Titled “Religious Witness for Human Dignity,” King delivered the speech to an audience of 8,000 people at ASU’s Goodwin Stadium on June 3, 1964 – less than one month before the landmark Civil Rights Act was signed.
The recording was among a box of reel-to-reel tapes donated by deceased Phoenix businessman and civil rights leader Lincoln Ragsdale and discovered by Phoenix resident Mary Scanlon while shopping at a Valley Goodwill store.
After the discovery, a committee of ASU archivists, historians and scholars worked over the next few months to verify the recording’s authenticity. Kristen LaRue, outreach program coordinator in ASU’s Department of English, transcribed the speech for the university and immersed herself in the sounds of King’s voice for several hours over two days.
LaRue spoke to ASU News about her experience, which she recalled as a “geeky thrill” as well as an intimate brush with history.
Q: Before you transcribed the MLK tape in Tempe, were you familiar with the teachings of Dr. King?
KL: Growing up in rural 1970s Montana, most of what I watched on television – including footage from the civil rights movement – seemed exotic and foreign. The only familiar thing in Dr. King’s appearances was what I heard – and that was the English language. Even that was inflected with an unfamiliar southern accent (my own speech had something of a Fargo, North Dakota, sound). I knew by listening to news anchors and commentators that King was important, that he had done and said something special and good. But those events seemed very, very far away.
I moved to Arizona in 2002. I first saw the ASU photograph of Dr. King sitting next to G. Homer Durham on the library archives website when I was doing research for something else. I couldn’t believe he had been here. Here! Where I live! It made me feel not-so-removed from that incredible moment in history. Then when I heard a recording had been found – utter nerd joy. To imagine him speaking in my environs – in the early summer desert air, in the presence of Palo Verde trees and saguaros – was a new intimacy.

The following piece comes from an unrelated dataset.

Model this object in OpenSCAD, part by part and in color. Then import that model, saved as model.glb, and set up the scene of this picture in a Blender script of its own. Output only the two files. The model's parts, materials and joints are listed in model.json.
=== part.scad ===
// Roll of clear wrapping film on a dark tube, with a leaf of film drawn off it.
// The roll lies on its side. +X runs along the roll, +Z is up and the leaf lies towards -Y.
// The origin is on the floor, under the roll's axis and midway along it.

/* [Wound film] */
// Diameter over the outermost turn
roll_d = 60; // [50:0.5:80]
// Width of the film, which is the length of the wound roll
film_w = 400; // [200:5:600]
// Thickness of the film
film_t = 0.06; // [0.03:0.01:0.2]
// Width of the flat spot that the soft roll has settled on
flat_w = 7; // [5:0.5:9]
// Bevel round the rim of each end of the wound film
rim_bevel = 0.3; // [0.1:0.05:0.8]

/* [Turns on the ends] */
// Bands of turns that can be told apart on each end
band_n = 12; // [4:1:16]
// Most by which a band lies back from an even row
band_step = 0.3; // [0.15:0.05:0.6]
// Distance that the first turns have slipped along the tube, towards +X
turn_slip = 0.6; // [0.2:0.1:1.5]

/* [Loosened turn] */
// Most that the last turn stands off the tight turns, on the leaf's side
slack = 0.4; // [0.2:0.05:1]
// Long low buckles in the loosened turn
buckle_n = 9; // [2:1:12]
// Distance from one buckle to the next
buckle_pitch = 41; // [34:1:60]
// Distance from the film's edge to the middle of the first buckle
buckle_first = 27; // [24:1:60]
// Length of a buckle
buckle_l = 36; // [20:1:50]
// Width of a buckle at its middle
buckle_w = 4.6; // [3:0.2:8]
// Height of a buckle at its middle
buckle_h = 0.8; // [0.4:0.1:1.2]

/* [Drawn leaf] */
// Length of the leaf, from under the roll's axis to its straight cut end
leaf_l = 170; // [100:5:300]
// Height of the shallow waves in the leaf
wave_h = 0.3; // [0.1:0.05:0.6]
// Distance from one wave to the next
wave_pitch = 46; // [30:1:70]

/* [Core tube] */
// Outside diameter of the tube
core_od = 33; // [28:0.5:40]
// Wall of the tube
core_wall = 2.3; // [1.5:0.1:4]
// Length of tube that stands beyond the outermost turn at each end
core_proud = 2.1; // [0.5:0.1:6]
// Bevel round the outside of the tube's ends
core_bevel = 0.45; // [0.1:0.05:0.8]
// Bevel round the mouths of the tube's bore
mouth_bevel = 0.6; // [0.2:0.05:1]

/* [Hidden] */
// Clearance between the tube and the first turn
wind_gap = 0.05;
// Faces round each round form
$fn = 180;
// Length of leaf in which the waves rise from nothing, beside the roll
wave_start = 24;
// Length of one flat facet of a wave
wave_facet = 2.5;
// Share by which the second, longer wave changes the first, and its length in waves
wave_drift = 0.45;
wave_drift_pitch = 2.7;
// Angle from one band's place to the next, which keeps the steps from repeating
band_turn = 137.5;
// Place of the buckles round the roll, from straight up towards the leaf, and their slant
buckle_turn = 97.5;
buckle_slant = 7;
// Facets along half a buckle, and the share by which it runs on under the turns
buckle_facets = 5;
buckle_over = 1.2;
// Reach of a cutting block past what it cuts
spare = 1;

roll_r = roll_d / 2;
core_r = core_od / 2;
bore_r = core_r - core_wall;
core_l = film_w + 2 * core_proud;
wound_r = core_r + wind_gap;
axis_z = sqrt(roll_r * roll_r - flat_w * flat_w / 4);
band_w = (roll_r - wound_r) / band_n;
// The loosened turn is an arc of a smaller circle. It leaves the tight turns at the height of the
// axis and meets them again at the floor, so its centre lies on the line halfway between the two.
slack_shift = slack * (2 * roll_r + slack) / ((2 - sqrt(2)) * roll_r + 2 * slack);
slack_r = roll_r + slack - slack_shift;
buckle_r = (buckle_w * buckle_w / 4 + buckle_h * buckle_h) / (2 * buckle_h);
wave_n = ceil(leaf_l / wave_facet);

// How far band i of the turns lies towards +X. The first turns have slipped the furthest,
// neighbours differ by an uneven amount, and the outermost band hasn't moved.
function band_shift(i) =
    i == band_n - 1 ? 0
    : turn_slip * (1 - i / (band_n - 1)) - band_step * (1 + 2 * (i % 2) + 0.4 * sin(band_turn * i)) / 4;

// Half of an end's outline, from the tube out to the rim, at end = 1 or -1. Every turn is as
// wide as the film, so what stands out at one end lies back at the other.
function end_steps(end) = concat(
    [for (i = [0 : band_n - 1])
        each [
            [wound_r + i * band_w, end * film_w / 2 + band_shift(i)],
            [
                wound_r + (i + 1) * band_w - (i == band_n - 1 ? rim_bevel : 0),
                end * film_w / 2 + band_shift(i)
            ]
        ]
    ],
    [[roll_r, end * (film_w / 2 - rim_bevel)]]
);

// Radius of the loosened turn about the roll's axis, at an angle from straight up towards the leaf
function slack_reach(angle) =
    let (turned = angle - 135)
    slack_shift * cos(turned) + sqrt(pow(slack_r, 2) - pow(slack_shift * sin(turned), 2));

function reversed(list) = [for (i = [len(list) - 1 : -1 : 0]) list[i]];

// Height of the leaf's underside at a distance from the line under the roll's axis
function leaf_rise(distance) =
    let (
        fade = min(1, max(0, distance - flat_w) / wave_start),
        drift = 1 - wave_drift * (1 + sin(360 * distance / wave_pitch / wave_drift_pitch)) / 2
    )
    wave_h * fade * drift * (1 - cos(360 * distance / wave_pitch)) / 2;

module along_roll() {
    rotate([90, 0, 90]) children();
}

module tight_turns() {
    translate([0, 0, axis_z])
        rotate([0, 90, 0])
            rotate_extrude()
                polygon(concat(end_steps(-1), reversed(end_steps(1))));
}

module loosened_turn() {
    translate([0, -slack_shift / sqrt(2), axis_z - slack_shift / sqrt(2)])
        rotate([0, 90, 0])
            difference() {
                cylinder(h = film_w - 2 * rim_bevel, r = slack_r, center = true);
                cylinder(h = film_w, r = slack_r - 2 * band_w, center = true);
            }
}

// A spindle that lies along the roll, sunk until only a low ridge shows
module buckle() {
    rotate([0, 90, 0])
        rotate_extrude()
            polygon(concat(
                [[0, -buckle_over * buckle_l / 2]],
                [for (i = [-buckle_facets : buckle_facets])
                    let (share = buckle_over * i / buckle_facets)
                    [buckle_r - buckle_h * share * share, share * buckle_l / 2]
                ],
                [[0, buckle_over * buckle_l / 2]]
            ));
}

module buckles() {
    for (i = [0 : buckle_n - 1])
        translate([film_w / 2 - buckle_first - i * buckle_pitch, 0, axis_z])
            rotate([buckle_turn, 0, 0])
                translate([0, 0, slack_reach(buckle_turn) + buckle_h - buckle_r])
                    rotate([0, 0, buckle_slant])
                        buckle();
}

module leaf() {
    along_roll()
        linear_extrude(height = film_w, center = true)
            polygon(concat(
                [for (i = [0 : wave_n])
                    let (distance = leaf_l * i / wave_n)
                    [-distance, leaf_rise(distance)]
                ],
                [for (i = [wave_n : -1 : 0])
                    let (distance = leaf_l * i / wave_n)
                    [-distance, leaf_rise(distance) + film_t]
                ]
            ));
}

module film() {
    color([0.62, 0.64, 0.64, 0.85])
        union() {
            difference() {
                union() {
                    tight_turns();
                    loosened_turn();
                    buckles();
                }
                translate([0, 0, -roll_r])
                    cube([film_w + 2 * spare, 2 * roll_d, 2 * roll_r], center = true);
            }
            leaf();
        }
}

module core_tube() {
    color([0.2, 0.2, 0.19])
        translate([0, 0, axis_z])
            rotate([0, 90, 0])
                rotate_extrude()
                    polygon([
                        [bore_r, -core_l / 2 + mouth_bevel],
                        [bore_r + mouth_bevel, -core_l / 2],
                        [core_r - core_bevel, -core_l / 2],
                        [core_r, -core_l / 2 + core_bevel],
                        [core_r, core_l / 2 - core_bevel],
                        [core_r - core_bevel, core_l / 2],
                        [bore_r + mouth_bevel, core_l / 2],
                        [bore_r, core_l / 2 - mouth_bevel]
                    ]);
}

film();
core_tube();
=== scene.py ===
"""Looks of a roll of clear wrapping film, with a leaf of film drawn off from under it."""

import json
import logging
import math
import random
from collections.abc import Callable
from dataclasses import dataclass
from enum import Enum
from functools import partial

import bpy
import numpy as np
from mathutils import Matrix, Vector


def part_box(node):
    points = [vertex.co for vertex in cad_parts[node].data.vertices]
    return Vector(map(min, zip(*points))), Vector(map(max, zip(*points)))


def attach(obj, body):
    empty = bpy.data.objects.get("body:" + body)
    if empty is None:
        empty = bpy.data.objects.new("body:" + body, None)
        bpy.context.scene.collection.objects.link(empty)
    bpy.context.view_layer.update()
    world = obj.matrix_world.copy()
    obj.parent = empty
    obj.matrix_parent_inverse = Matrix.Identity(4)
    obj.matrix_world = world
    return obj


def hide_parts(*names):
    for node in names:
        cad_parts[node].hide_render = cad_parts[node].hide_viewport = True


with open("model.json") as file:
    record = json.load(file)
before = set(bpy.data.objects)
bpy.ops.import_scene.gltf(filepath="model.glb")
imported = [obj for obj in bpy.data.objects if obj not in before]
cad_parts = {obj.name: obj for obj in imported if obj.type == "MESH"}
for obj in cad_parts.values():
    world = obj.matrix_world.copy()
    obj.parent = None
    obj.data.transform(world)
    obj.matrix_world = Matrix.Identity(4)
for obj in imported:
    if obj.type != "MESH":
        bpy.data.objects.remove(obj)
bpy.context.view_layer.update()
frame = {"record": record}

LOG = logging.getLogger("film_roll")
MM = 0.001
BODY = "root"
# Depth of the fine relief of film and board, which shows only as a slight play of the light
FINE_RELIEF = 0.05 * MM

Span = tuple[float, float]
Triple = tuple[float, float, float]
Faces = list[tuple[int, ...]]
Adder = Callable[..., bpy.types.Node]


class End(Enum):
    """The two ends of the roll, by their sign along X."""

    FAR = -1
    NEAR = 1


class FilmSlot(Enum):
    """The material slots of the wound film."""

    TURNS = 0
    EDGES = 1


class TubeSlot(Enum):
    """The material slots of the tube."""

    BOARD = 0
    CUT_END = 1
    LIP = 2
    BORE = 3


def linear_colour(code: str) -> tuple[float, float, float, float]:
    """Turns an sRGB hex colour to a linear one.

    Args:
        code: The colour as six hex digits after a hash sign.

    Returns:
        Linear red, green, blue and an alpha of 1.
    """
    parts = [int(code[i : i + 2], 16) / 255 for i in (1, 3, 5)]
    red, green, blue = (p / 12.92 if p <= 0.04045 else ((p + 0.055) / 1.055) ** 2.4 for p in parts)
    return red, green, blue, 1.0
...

Q: Did you do a straight listen before you transcribed the tape, and if so, what was running through your mind as you were listening to Dr. King's words?

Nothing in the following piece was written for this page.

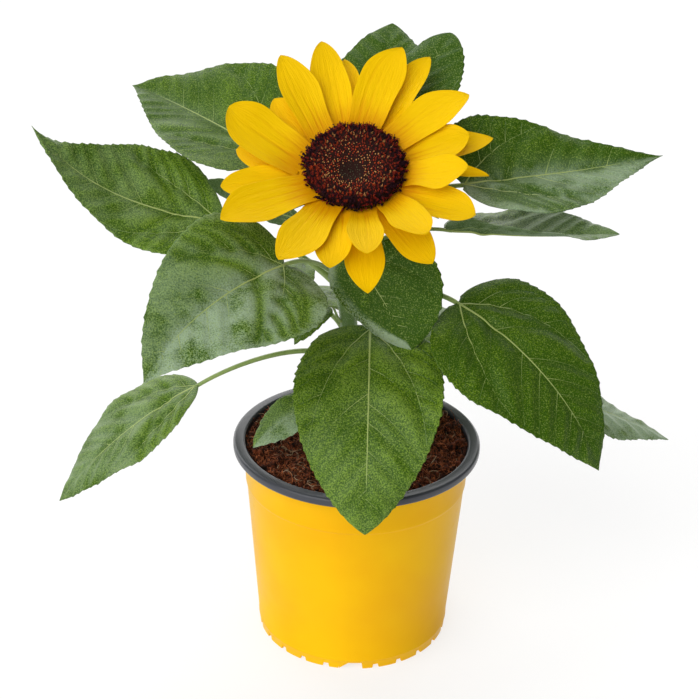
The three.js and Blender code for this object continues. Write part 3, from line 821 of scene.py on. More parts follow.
@dataclass(frozen=True)
class Cover:
    """Small things of one kind that lie or stand on a piece, and how many of them there are."""

    name: str
    item: Callable[[], Shape]
    finish: Finish
    density: float
    seed: int
    smallest: float
    largest: float
    tilt: Triple
    sink: float = 0.0

    def build(self, scatter: Tree, carrier: bpy.types.Mesh, slot: str, *nodes: str) -> None:
        """Spreads the things over a mesh and hands them over.

        Args:
            scatter: the tree that spreads an item over a mesh.
            carrier: the mesh that they lie or stand on.
            slot: the record's material slot.
            *nodes: names of the solids that they stand for.
        """
        item = self.item().mesh(self.name + "_item", [self.finish])
        piece = scatter.grow(self.name, carrier, Item=item, Finish=self.finish.material(),
                             Density=self.density, Seed=self.seed, Smallest=self.smallest,
                             Largest=self.largest, Tilt=self.tilt, Sink=self.sink * MM)
        bpy.data.objects.remove(item)
        hand_over(piece, slot, *nodes)


@dataclass(frozen=True)
class NotchSize:
    """A notch in the foot of the pot's skirt."""

    width: float
    height: float


@dataclass
class Pot:
    """The nursery pot: a thin wall, a rolled lip, a raised floor round a pad, and a notched skirt."""

    height: float = 112.0
    lip_radius: float = 65.0
    lip_height: float = 4.8
    lip_round: float = 1.5
    wall_top: float = 59.4
    wall_foot: float = 51.0
    wall: float = 1.2
    collar_height: float = 19.0
    collar_step: float = 0.4
    floor_lift: float = 4.0
    pad_radius: float = 21.0
    pad_slope: float = 1.5
    notches: int = 24
    wide_every: int = 6
    wide: NotchSize = NotchSize(12.5, 3.6)
    small: NotchSize = NotchSize(3.6, 2.2)
    notch_slant: float = 0.5
    holes: int = 8
    hole_radius: float = 3.5
    hole_ring: float = 36.0
    hole_sides: int = 24
    columns: int = 240
    arc_points: int = 6
    sharp: float = 40.0
    outside: Finish = MouldedFinish("pot_outside", 0.34)
    inside: Finish = MouldedFinish("pot_inside", 0.42, (0.038, 0.041, 0.050), (0.062, 0.065, 0.077), 0.6)

    @property
    def lip_foot(self) -> float:
        """Height of the lip's lower edge."""
        return self.height - self.lip_height

    def outer(self, height: float) -> float:
        """Outer radius of the plain wall at a height."""
        return blend(self.wall_foot, self.wall_top, height / self.lip_foot)

    def inner(self, height: float) -> float:
        """Inner radius of the wall at a height."""
        return self.outer(height) - self.wall

    def arc(self, radius: float, height: float, start: float) -> list[Pair]:
        """Points of a quarter round of the lip about a place on the profile, from an angle on."""
        turns = np.radians(np.linspace(start, start + 90.0, self.arc_points))
        return [(radius + self.lip_round * math.cos(turn), height + self.lip_round * math.sin(turn))
                for turn in turns]

    def edge_marks(self) -> list[Pair]:
        """Angles round the foot with the height of its edge at each, in rising order."""
        marks = []
        slant = self.notch_slant / self.wall_foot
        for number, turn in enumerate(even_angles(self.notches)):
            notch = self.small if number % self.wide_every else self.wide
            middle = turn - math.pi / 2.0
            half = notch.width / 2.0 / self.wall_foot
            marks += [(middle - half, 0.0), (middle - half + slant, notch.height),
                      (middle + half - slant, notch.height), (middle + half, 0.0)]
        return sorted(marks)

    def wall_shape(self) -> Shape:
        """The pot's wall, lip, floor and notched skirt in one closed body."""
        marks = self.edge_marks()
        angles = np.array(sorted({round(float(angle), 5) for angle in np.concatenate([
            even_angles(self.columns) - math.pi / 2.0, [mark[0] for mark in marks]])}))
        starts, heights = zip(*marks)
        edge = np.interp(angles, starts, heights, period=2.0 * math.pi)
        collar = self.lip_foot - self.collar_height
        step = self.collar_step
        top = self.floor_lift + self.wall
        under = [(0.0, 0.0), (self.pad_radius, 0.0), (self.pad_radius + self.pad_slope, self.floor_lift),
                 (self.inner(self.floor_lift), self.floor_lift), (self.inner(0.0), 0.0),
                 (self.wall_foot, 0.0)]
        side = [(self.outer(height) + bulge, height) for height, bulge in (
            (4.6, 0.0), (5.0, 0.25), (5.6, 0.25), (6.0, 0.0), (collar * 0.35, 0.0), (collar * 0.7, 0.0),
            (collar - 0.6, 0.0), (collar, 0.1), (collar + step, step), (collar + 3.0 * step, step + 0.1),
            (collar + 5.0 * step, step), (self.lip_foot - 1.0, step))]
        lip = [(self.wall_top + step + 0.2, self.lip_foot - 0.2)]
        out, low = self.lip_radius - self.lip_round, self.lip_foot + self.lip_round
        high = self.height - self.lip_round
        for radius, height, start in ((out, low, -90.0), (out, high, 0.0),
                                      (self.inner(self.height) + self.lip_round, high, 90.0)):
            lip += self.arc(radius, height, start)
        inside = [(self.inner(self.lip_foot), self.lip_foot), (self.inner(top), top),
                  (self.pad_radius + self.pad_slope - self.wall, top),
                  (self.pad_radius - self.wall, self.wall), (0.0, self.wall)]
        outer_part = under + side
        profile = outer_part + lip + inside
        finishes = [0] * len(outer_part) + [1] * (len(profile) - 1 - len(outer_part))
        skirt_rows = slice(len(under) - 3, len(under) - 1)

        def cut_edge(points: Array) -> Array:
            """Lifts the skirt's lower edge into its notches."""
            points[skirt_rows, :, 2] = edge
            return points

        shape = Shape()
        add_turned(shape, profile, angles, finishes, cut_edge)
        return shape

    def hole_tools(self) -> bpy.types.Object:
        """Short cylinders that cut the drain holes."""
        shape = Shape()
        low, high = self.floor_lift - self.wall, self.floor_lift + 2.0 * self.wall
        for number in range(self.holes):
            centre = around(360.0 * (number + 0.5) / self.holes, self.hole_ring, 0.0)
            line = centre + np.outer([low, high], UP)
            add_tube(shape, line, np.full(2, self.hole_radius), self.hole_sides)
        return shape.mesh("hole_tools", [self.inside])

    def build(self) -> None:
        """Makes the pot and hands it over."""
        piece = self.wall_shape().mesh("pot_wall_and_lip", [self.outside, self.inside], self.sharp)
        tools = self.hole_tools()
        cut = piece.modifiers.new("drain_holes", "BOOLEAN")
        cut.object = tools
        cut.solver = "EXACT"
        finished = plain_mesh(piece)
        piece.modifiers.remove(cut)
        piece.data = finished
        bpy.data.objects.remove(tools)
        finished.set_sharp_from_angle(angle=math.radians(self.sharp))
        hand_over(piece, "pot", "pot")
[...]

KL: Because the tape wasn’t yet available to the public, I knew I needed to work quickly on the transcription. I didn’t do a straight listen before starting work on it. The listening I did could be described as “deep,” as I played and re-played the 45-minute tape for nearly two days straight in order to type his words exactly as spoken. I remember thinking that I was writing down history – for the first time. Others had, of course, listened to this speech before I did, but no one in the world had yet put all of these particular words to paper. It was very, very exciting for me.

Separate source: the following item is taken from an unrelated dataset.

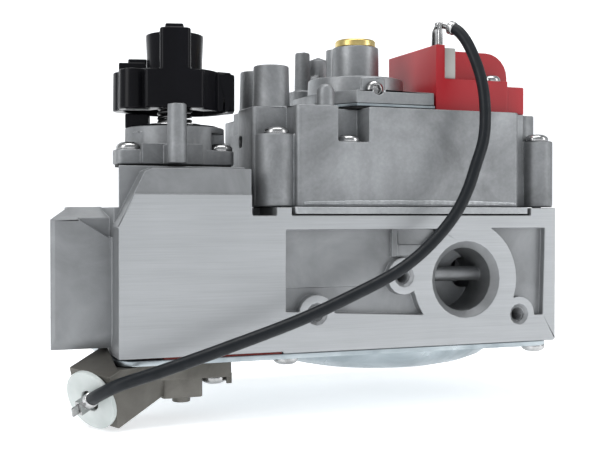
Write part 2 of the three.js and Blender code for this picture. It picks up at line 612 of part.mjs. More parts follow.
function makeAdjuster() {
  const { top, cap } = REG_Z;
  const body = turned(REG.x, REG.y, [[0, 69], [2.4, 69], [2.4, 79], [6.4, 79], [6.4, top + 0.2],
    [7.4, top + 0.2], [7.4, cap - 0.6], [6.9, cap], [0, cap]], 32);
  return body.subtract(box(REG.x - 5.6, REG.x + 5.6, REG.y - 0.8, REG.y + 0.8, cap - 1.4, cap + 1));
}

function makeServoCover() {
  const bridge = roundedBox(-44, -20, 52, 70, CASING.top + 0.2, 70, 3);
  const nipple = post(-39.7, 56, 68, 84.8, 3.1, 2.8, 20);
  const knuckle = turned(-31.5, 60, [[0, 68], [4.8, 68], [4.8, 79.5], [3.6, 82.8], [0, 84.2]], 20);
  const shoulder = turned(-35, 56.5, [[0, 68], [3.6, 68], [3.4, 74], [2.2, 76], [0, 76.6]], 16);
  return union([bridge, nipple, knuckle, shoulder]);
}

// ---- operator coil ----
const INSERT_RIGHT = 2.1;
const BLADE = { x: -4.1, y: 13.9, halfX: 0.4, halfY: 2.3 };

function makeCoilHousing() {
  const { left, front, back, bottom, top, ledge } = COIL;
  const lower = box(left, 23, front, back, bottom, ledge);
  const side = box(20, COIL.right, front + 2, back - 4, bottom, 69.8);
  const wall = box(left, left + COIL_WALL, front, back, bottom, top);
  const insertSeat = box(left + COIL_WALL, INSERT_RIGHT + 0.3, front + 1, 25, ledge, top + 1);
  const bobbinRoom = post(...COIL_AXIS, bottom - 1, 79, 9.3, 9.3, 32);
  const bladeSlot = box(BLADE.x - 0.85, BLADE.x + 0.85, BLADE.y - 2.7, BLADE.y + 2.7, 78, top + 1);
  const shankHole = screwHole(...COIL_SCREW, bottom - 1, ledge + 1);
  const headRoom = post(...COIL_SCREW, ledge, 78, 4, 4, 20);
  const whole = union([lower, side, wall, roundedCrown()]);
  return cut(whole, [insertSeat, bobbinRoom, bladeSlot, shankHole, headRoom]);
}

// Upper block of the coil, set back from the ledge, with its right shoulder rounded.
function roundedCrown() {
  const radius = 9;
  const right = 30.3;
  const points = [[COIL.left + 1, COIL.ledge - 3], [right, COIL.ledge - 3]];
  for (let i = 0; i <= 6; i += 1) {
    const angle = i / 6 * Math.PI / 2;
    points.push([right - radius + radius * Math.cos(angle), COIL.top - radius + radius * Math.sin(angle)]);
  }
  points.push([COIL.left + 1, COIL.top]);
  return plateXZ(points, 22, COIL.back - 4);
}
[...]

Q: The U.S. Senate filibuster, which tried to block passage of the civil rights bill, was the new wrinkle in this speech. What can you tell me about the filibuster and why it ultimately failed?
KL: Since I’m not a King or civil rights expert, I don’t know much about the filibuster itself. However, through the work of ASU English professor Keith Miller, I am a bit familiar with King’s recycling of his and others’ words. Through research I found that he gave portions of this speech – verbatim – at other appearances across the country. Apparently King had a mental catalogue from which he could pull speech material as needed, or as “the spirit moved him.” But I found it meaningful that since the filibuster was tied to a very specific moment in time, this part of the speech had a limited shelf life, so to speak. It wouldn’t have made sense to repeat it in other addresses.
Q: There's been mention of King's exhaustion in his voice due to his relentless speaking schedule and a “nagging virus bug." Did you pick up on that right away?
KL: I’m a music historian and have [a master's] in music history and literature from ASU. I did my early training in vocal pedagogy and performance, and have some later training in music therapy. So, for better or worse, I am always listening to voices for clues about a person. I was anticipating a certain timbre when I first heard King’s voice on the tape, so I was surprised to hear it sound tight, gravelly and tired – not the fired-up, energetic presence with which I was familiar. But it was unmistakably his, which was authenticated by our team of scholars. It was thrilling to hear him get started on one of his famed, cascading orations that sounds like he’s preaching at church. From what I could hear on the recording, the Arizona crowd was slightly less boisterous than a southern Baptist congregation, but there was quite often enthusiastic applause and, at several points, laughter.
Keith Miller told me about the incredible number of public appearances and speeches King was making in those days. I also knew he had two others earlier that day in Phoenix, which put the fatigue I heard into context.
Q: What did you personally get from this experience?
My personal takeaway: to have had a very small part in helping this recording, and therefore this speech, find its way into civil rights history is very satisfying. I do often enjoy working “behind the scenes” on various projects, but none of these projects had gone on to have national impact. Until now.
The Department of English is an academic unit in ASU's College of Liberal Arts and Sciences.